Permission did not mean cooperation, though. The labels condoned the activities of HRS with indifference; the only evidence of their tacit support is the fact that the Society never suffered any legal retaliation, unlike later bootleggers who also made copies of out-of-print recordings available to the public. HRS had to seek out the best copies of records, since firms such as Decca and Columbia would not let them use their masters. Society members tracked down the original musicians and urged them to share their knowledge about the recording sessions, suggesting that the buzz around a rediscovered classic might raise their profile in the music world.
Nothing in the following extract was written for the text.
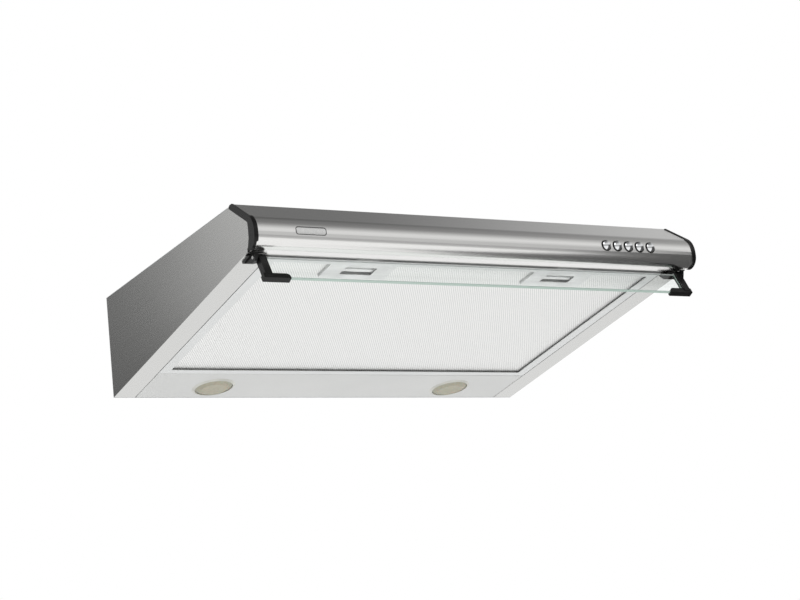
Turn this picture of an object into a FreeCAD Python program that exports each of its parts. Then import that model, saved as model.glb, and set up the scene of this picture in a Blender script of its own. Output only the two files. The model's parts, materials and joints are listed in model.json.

That said, “a hot chorus blown through a bust-up horn in 1924, whatever its merit, didn’t bring home the bacon a decade later,” Smith admitted, but many old hands were willing to contribute anyway. In 1941 Columbia told HRS it could reproduce the
Red Onion Jazz Babies
record by Clarence Williams. HRS made new masters of the record, and Williams joined in to provide the historical context for the recording. However, Columbia withdrew its consent shortly before the record’s release date. In fact, the whole program ended soon after, as the three major labels decided to try producing their own reissues in the early 1940s, and then the outbreak of a new world war put everything on hold.